One such issue was a request by Town Manager Wyatt Cutler for the Planning Board to revisit the issue of the Growth Management Ordinance limitation on overall building footprint. Section 77 of the GMO contains a number of limits on lot coverage. What got Mr. Cutler's interest is the provision limiting the maximum footprint for a building to 5,000 square feet in zone R-2, 6,000 square feet in R-3, 6,000 square feet for residential buildings and 8,000 square feet for non-residential or mixed use buildings in MU and MU-1. Wyatt pointed out that, curiously, there is no footprint limit in our most restrictive residential area, R-1.

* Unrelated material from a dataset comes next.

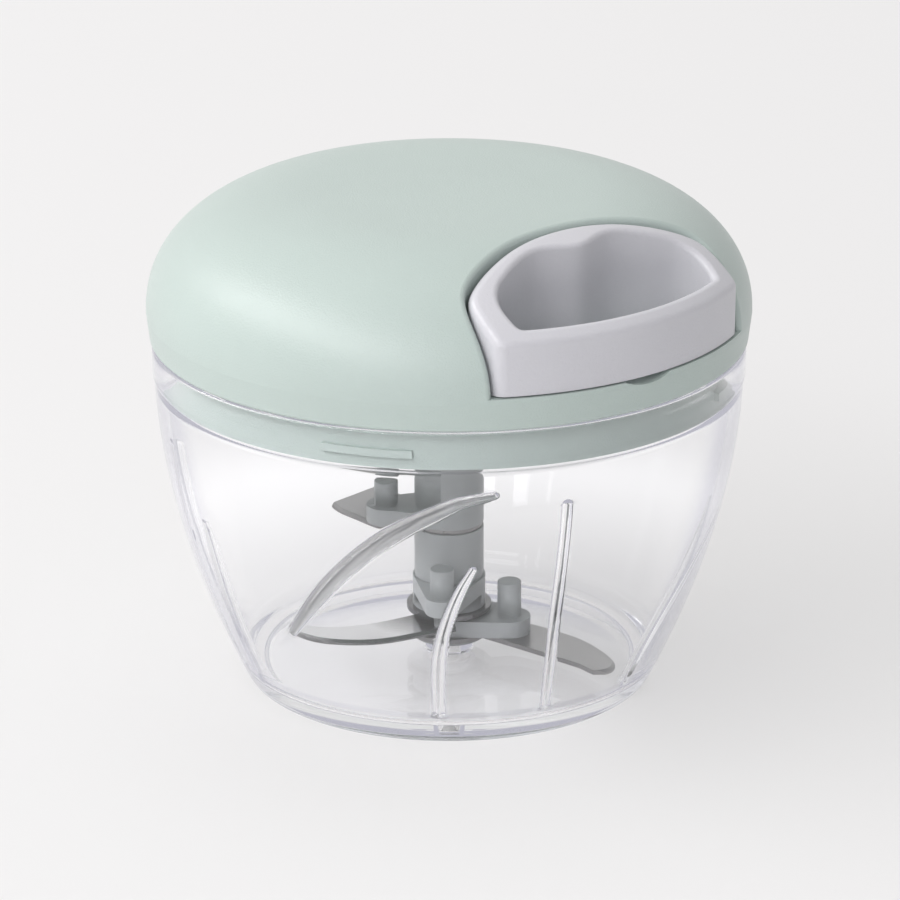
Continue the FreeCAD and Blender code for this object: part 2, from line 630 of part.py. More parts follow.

These numbers were hammered out about six years ago with great acrimony in a series of meetings involving many members of the public. Like every such agreement, the GMO represents a carefully-balanced set of compromises among residents with differing views.

The present Planning Board showed no great enthusiasm to take on the issue of amending this part of the GMO. In fact, when Wyatt repeated his observation that there is no limit in R-1, Board member David White suggested that maybe there should be one.

Another old issue was raised during public comment period when local resident Pat Herlands asked the Board if they were considering reexamining the desirability of conditional zoning. All five members responded that they were not planning to reconsider that.